CEP 815 – Technology and Leadership
Dr. Diana Brandon & Amit Sharma

Integrating new technology into schools should never be taken lightly, and the leaders who are in charge of this integration have an important and demanding job. These ideas were the main focus of this course. I explored the ideas of management versus leadership, and the vision it takes to be a successful leader. My main project was developing a vision statement for my district’s future, with support from relevant research surrounding educational technology.

CEP 822 – Approaches to Educational Research
Swati Mehta

For this course, I was asked to think about a problem in education that I wanted to research further. After deciding to study the effects of flipped learning on student achievement, I first gathered various available research articles on the topic. I went in with the belief that flipped learning raised student achievement. I then analyzed and critiqued these studies to see if they supported or contradicted my original belief. I found that there is not much research that suggested increased achievement, but most research has found that it is at least as effective as regular instruction and does have the effect of increasing student motivation. 

Fall 2018

CEP 807 – Proseminar in Educational Technology (Capstone Course)
Aric Gaunt, Sarah Keenan-Lechel, Dr.
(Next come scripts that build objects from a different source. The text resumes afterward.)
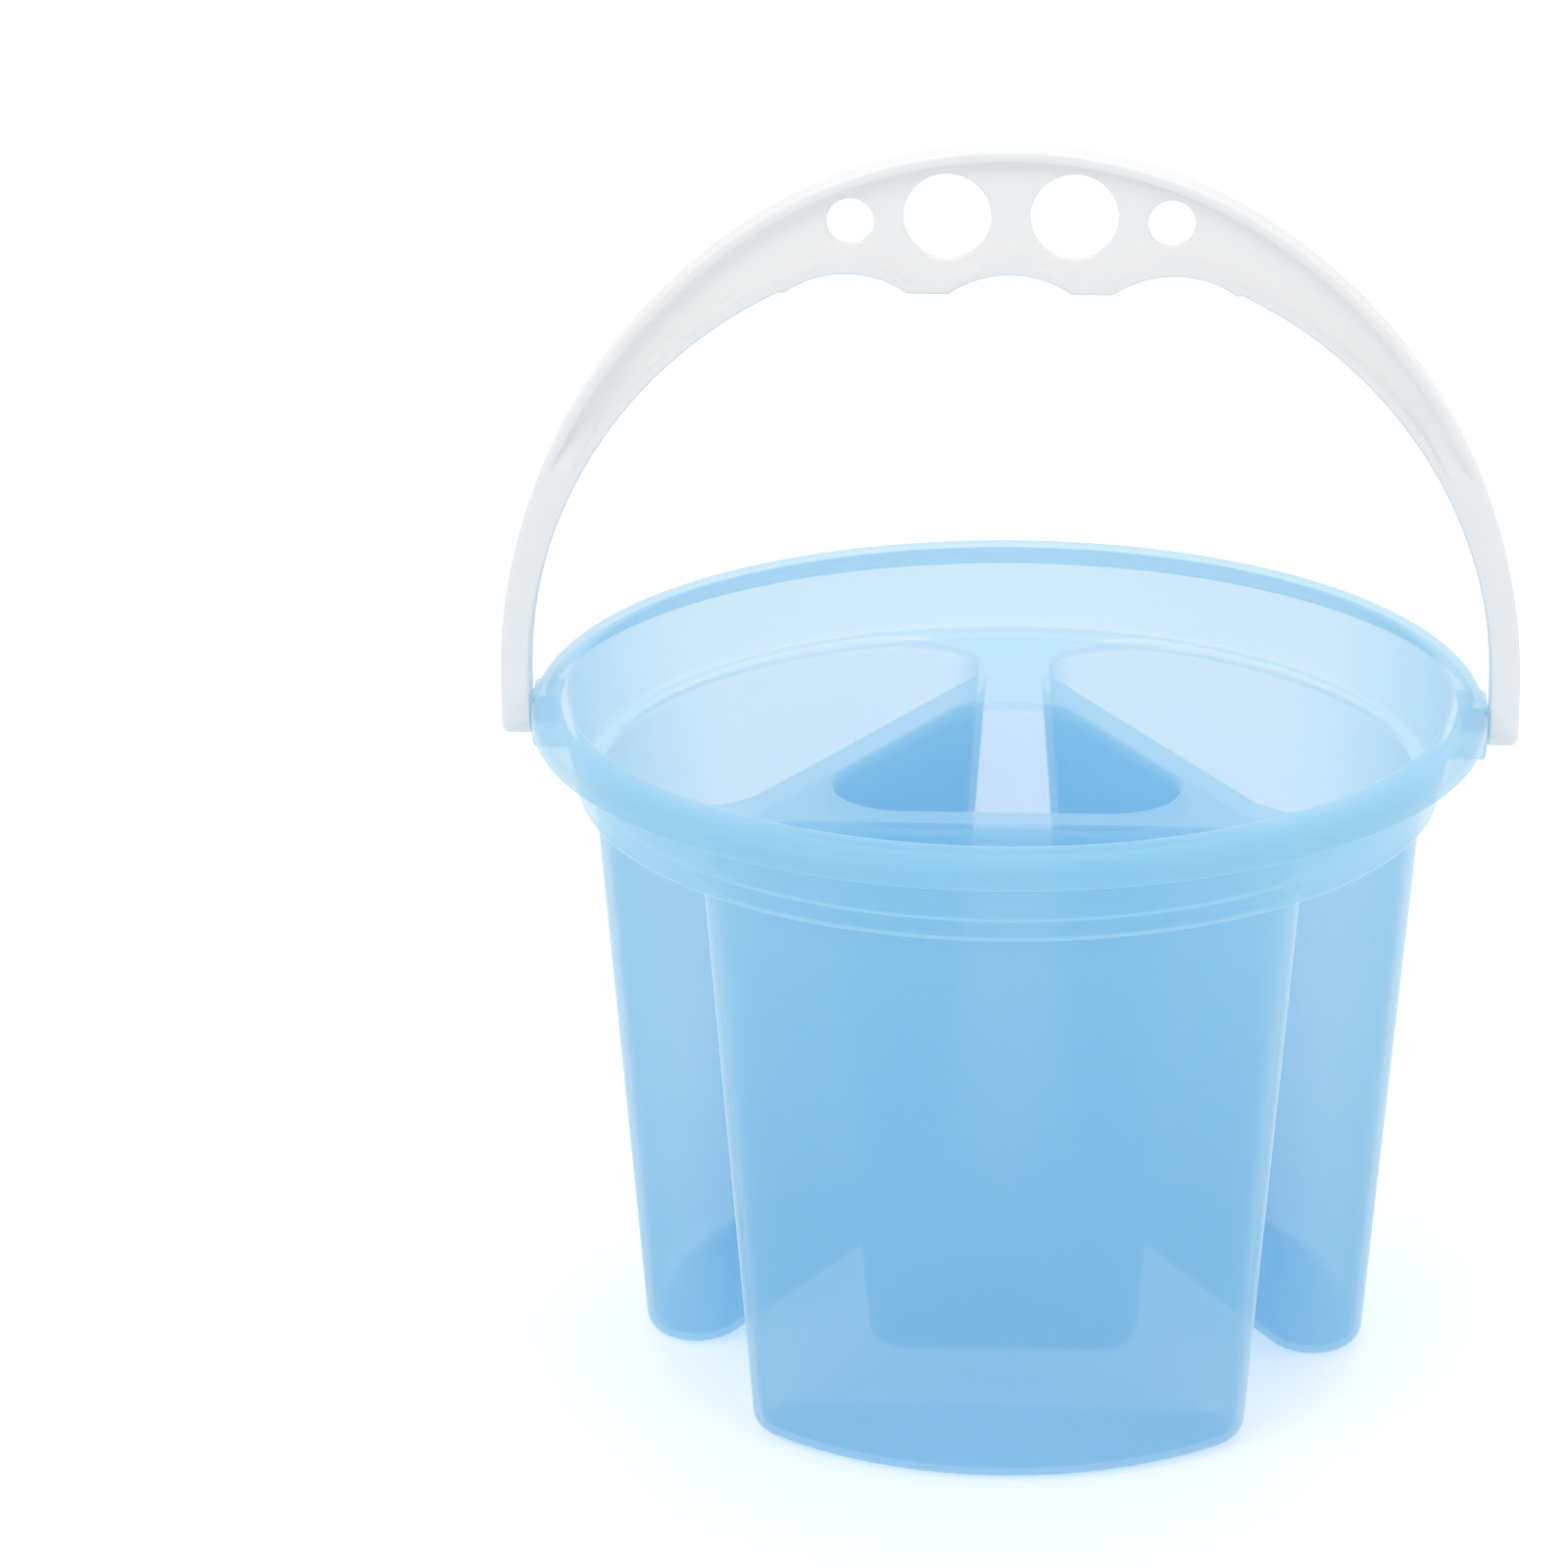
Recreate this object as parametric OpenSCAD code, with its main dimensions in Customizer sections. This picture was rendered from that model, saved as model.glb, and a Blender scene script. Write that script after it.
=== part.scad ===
// Four-well brush washer with a swinging carrying handle.
// Z is up, the wells stand on z = 0 and the handle turns about an axis along X.

/* [Rim and collar] */
// Overall height from the table to the top of the rim
washer_h = 125; // [110:1:140]
// Outer radius of the rolled rim
rim_r = 85; // [80:0.5:90]
// Radius of the rim's inner edge
rim_inner_r = 78.3; // [75:0.1:79]
// Height of the rolled rim, from its top to the lower edge of its skirt
rim_h = 5.8; // [5:0.1:8]
// Outer radius of the collar where it stands on the deck
collar_foot_r = 77; // [76.5:0.1:79]
// Depth of the deck's top below the top of the rim
deck_drop = 15.5; // [14:0.1:22]
// Thickness of the deck
deck_t = 2.8; // [1.4:0.1:3]

/* [Wells] */
// Thickness of the moulded walls
wall = 1.4; // [1.2:0.1:1.8]
// Outer radius of the outer wells just under the deck
well_r = 74; // [72:0.1:74.5]
// Distance from the middle to an outer well's flat side, just under the deck
well_chord = 28.6; // [28:0.1:31]
// Corner radius of an outer well just under the deck
well_corner = 16.9; // [15:0.1:18]
// Distance from the middle to the centre well's flat sides, just under the deck
centre_flat = 24.7; // [23:0.1:26]
// Corner radius of the centre well just under the deck
centre_corner = 14.4; // [14:0.1:16.5]
// How far every wall leans in between the deck and the table, which lets washers nest
taper = 7.6; // [6:0.1:8.5]
// Radius of the rounded edge round each well's bottom
foot_round = 3.6; // [3:0.1:4.5]
// Radius of the rounded edge where a well opens in the deck
mouth_round = 0.9; // [0.5:0.1:1]

/* [Handle] */
// Half the width of the handle at its ends
handle_half_w = 90.6; // [90:0.1:94]
// Height of the handle's crest above the top of the rim
crest_h = 98; // [90:0.5:110]
// Radius of the handle's outer arc over the crest
crest_r = 82; // [80:0.5:84]
// Width of the strap at its ends, measured along X
strap_w = 5.2; // [5:0.1:5.4]
// Thickness of the handle's web
web_t = 2.2; // [1.8:0.1:3]
// Width of the flange round the handle's edges, measured along Y
flange_w = 7; // [6:0.1:8]
// Thickness of the flange
flange_t = 1.7; // [1.4:0.1:2]
// Height above the rim where the strap starts to thin down to the web
web_from_h = 40; // [20:1:60]
// Radius of the finger scallops in the grip
scallop_r = 18.4; // [17:0.1:21]
// Distance between neighbouring finger scallops
scallop_pitch = 28.5; // [27:0.5:30]
// Radius of the two large holes that hold brushes
large_hole_r = 7.6; // [7:0.1:8]
// Radius of the two small holes that hold brushes
small_hole_r = 4.1; // [3.5:0.1:4.5]

/* [Pivots] */
// Depth of the pivot axis below the top of the rim
pivot_drop = 6; // [6:0.1:6.5]
// Radius of the handle's pegs
peg_r = 2.2; // [2:0.05:2.4]
// Play between a peg and its socket, on the radius
peg_play = 0.05; // [0.02:0.01:0.09]
// Length of a peg
peg_len = 4.2; // [3.6:0.1:4.4]

/* [Hidden] */
$fn = 96;

washer_blue = [0.60, 0.81, 0.94];
handle_white = [0.94, 0.94, 0.94];

deck_top = washer_h - deck_drop;
deck_bottom = deck_top - deck_t;
pivot_z = washer_h - pivot_drop;
socket_depth = peg_len + 0.3;
wall_lean = taper / deck_bottom;

corner_steps = 12;
arc_steps = 18;
round_steps = 5;
arch_steps = 28;
past = 1;

// The wells are outlines pushed out by a radius r round a fixed core, so that
// a wall that leans in is the same core with a smaller r lower down.
well_core_r = well_r - well_corner;
well_core_y = well_chord + well_corner;
well_core_x = sqrt(well_core_r * well_core_r - well_core_y * well_core_y);
well_ray = atan2(well_core_y, well_core_x);
centre_core_r = 2 * (centre_flat - centre_corner);

function arc(c, r, from, to, steps) =
    [for (i = [0:steps]) let (a = from + (to - from) * i / steps) c + r * [cos(a), sin(a)]];

function outer_well_outline(r) = concat(
    arc([well_core_x, -well_core_y], r, -well_ray, 90, corner_steps),
    arc([-well_core_x, -well_core_y], r, 90, 180 + well_ray, corner_steps),
    [for (i = [1:arc_steps - 1])
        let (a = 180 + well_ray + (180 - 2 * well_ray) * i / arc_steps)
        (well_core_r + r) * [cos(a), sin(a)]]
);

function centre_well_outline(r) = [
    for (k = [0:2], p = arc(
        centre_core_r * [cos(90 + 120 * k), sin(90 + 120 * k)],
        r, 30 + 120 * k, 150 + 120 * k, corner_steps
    )) p
];

function outline(is_centre, r) = is_centre ? centre_well_outline(r) : outer_well_outline(r);

// A closed solid from rings of equal length that lie one after another,
// capped at the first ring and at the last.
module skin(rings) {
    n = len(rings[0]);
    m = len(rings);
    polyhedron(
        points = [for (ring = rings, p = ring) p],
        faces = concat(
            [[for (i = [0:n - 1]) i]],
            [[for (i = [n - 1:-1:0]) (m - 1) * n + i]],
            [for (k = [0:m - 2], i = [0:n - 1])
                [k * n + i, (k + 1) * n + i, (k + 1) * n + (i + 1) % n, k * n + (i + 1) % n]]
        ),
        convexity = 6
    );
}

// Each entry of a wall profile is [r, z].
module sweep_wall(is_centre, profile) {
    skin([for (q = profile) [for (p = outline(is_centre, q[0])) [p[0], p[1], q[1]]]]);
}

function round_edge(r, z, fillet, from, to) =
    [for (q = arc([r - fillet, z + fillet], fillet, from, to, round_steps)) q];

// The profile runs up the outside of the wall, over its top and down the inside.
function cup_profile(top_r) =
    let (
        foot_r = top_r - taper,
        inner_foot_r = foot_r - wall + wall * wall_lean,
        inner_round = foot_round - wall
    )
    concat(
        round_edge(foot_r, 0, foot_round, -90, 0),
        [[top_r, deck_bottom], [top_r - wall, deck_bottom]],
        round_edge(inner_foot_r, wall, inner_round, 0, -90)
    );

module well(is_centre) {
    color(washer_blue) sweep_wall(is_centre, cup_profile(is_centre ? centre_corner : well_corner));
}

// A well's mouth through the deck, opening out at the top.
module mouth(is_centre) {
    r = (is_centre ? centre_corner : well_corner) - wall;
    sweep_wall(is_centre, concat(
        [[r, deck_bottom - past], [r, deck_top - mouth_round]],
        [for (i = [1:round_steps])
            let (a = 90 * i / round_steps)
            [r + mouth_round * (1 - cos(a)), deck_top - mouth_round * (1 - sin(a))]],
        [[r + mouth_round, deck_top + past]]
    ));
}

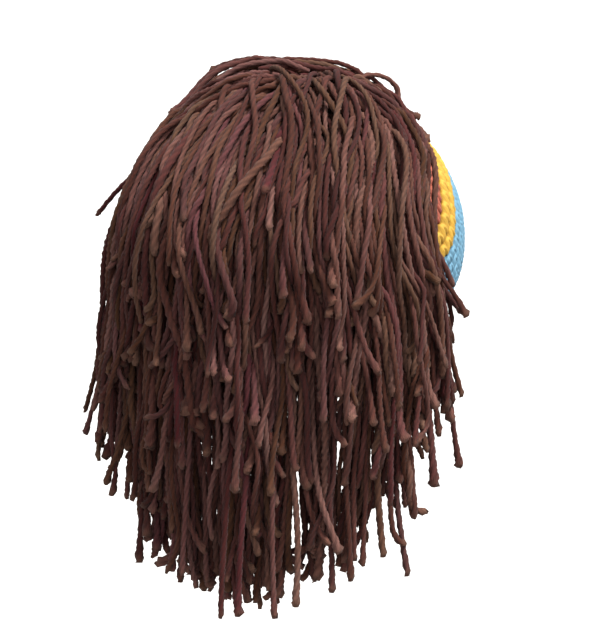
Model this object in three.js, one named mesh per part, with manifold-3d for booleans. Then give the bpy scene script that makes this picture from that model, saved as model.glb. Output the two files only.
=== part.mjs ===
import * as THREE from 'three';
import { mergeVertices } from 'three/addons/utils/BufferGeometryUtils.js';
import Module from 'manifold-3d';

// A crocheted tam: a soft round bag on a ribbed head band, worn tilted back, with rows of yarn
// dreadlocks sewn round the back of its crown. Millimetres and degrees. +Z is up, -Y is the
// wearer's front, and the origin is the middle of the head band's lower edge.

const wasm = await Module();
wasm.setup();

// The bag.
const BAG_HALF_WIDTH = 124;
const BAG_HALF_DEPTH = 128;
const BAG_RISE = 124; // from its widest height to its top
const BAG_DROP = 86; // from its widest height to where it sags lowest, behind the band
const BAG_WALL = 5;
const ROUND_BULGE = 0.8; // how far each colour swells between its two joins

// The head band.
const BAND_HALF_WIDTH = 87;
const BAND_HALF_DEPTH = 101;
const BAND_HEIGHT = 30;
const BAND_WALL = 5;
const BAND_TILT = 13; // its front is raised
const BAND_FORWARD = 16; // its upper edge's middle, ahead of the bag's middle
const BAND_BELOW = 52; // the same, below the bag's widest height
const RIB_COUNT = 36;
const RIB_DEPTH = 1.5;

// The dreadlocks.
const LAYER_THICKNESS = 5.4;
const LAYER_GAP = 2.2;
const HAIR_SEAT = 1.4; // from the bag to the lowest layer
const HAIR_CLEAR = 50; // how far below the bag's widest height the hair hangs clear of it
const HAIR_DROP = 292; // from the bag's widest height to the longest tip
const HAIR_BULK = 35; // from the bag to the outside of the top row
const HAIR_EDGE = 6.5; // the same at the row's two ends
const HAIR_SPREAD = 0.2; // how much wider the rows fan out at the top than where they turn down
const HAIR_FLARE = 0.08; // the same where they hang
const TOP_ANGLE = 24; // from the top to the edge of the top row's round backing
const TOP_HEIGHT = 26; // from the bag to the top of that backing
const BACKING_WIDTH = 14;
const BACKING_INSET = 2; // degrees from the roots to the backing
const BACKING_RISE = 0.7; // how far up the locks' thickness the backing reaches

// Fits.
const CLEARANCE = 0.3;

// How finely things are cut.
const BAG_SEGMENTS = RIB_COUNT; // so that its corners meet the ribs' crests
const CROWN_STEPS = 6;
const NARROW_STEPS = 2;
const BLUE_STEPS = 6;
const ARC_STEP = 32;
const HANGING_STEP = 90;
const TOP_SEGMENTS = 18;
const TOP_LEVELS = 3;
const DIRECTION_STEP = 0.01; // of a round, or of a turn in radians

const BROWN = 0x5d3832;
const DARK_BROWN = 0x4a2c27;
const CORAL = 0xe08a78;
const YELLOW = 0xfcd873;
const BLUE = 0x97c8e6;

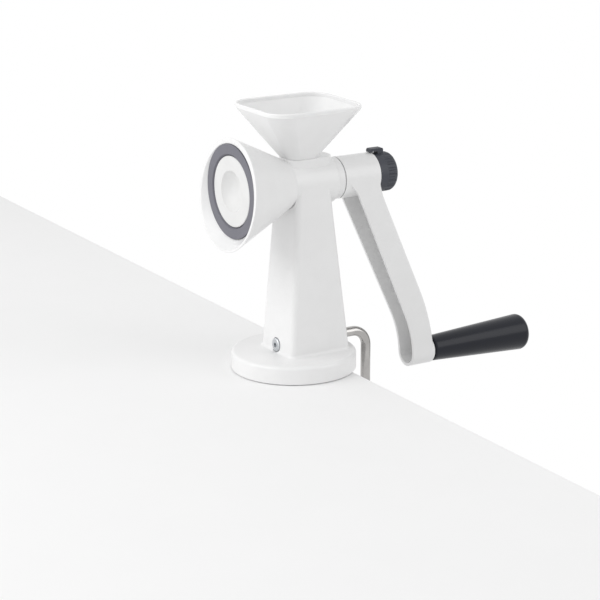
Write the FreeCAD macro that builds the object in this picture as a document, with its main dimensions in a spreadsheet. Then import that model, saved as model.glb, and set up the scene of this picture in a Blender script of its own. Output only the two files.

Matthew Koehler, & Sukanya Moudgalya

Reflection is an absolutely integral part of learning, growth, and even teaching. In this capstone course, I was tasked with reflecting on and highlighting much of the work that I created throughout the duration of the program. Yet again, I followed an iterative process where I created something, received feedback from (and gave feedback to) my classmates, and had many opportunities to tweak and perfect my work after reflecting on that feedback. This website in its final form is the realization of that initial task of showcasing and summarizing my work and learning.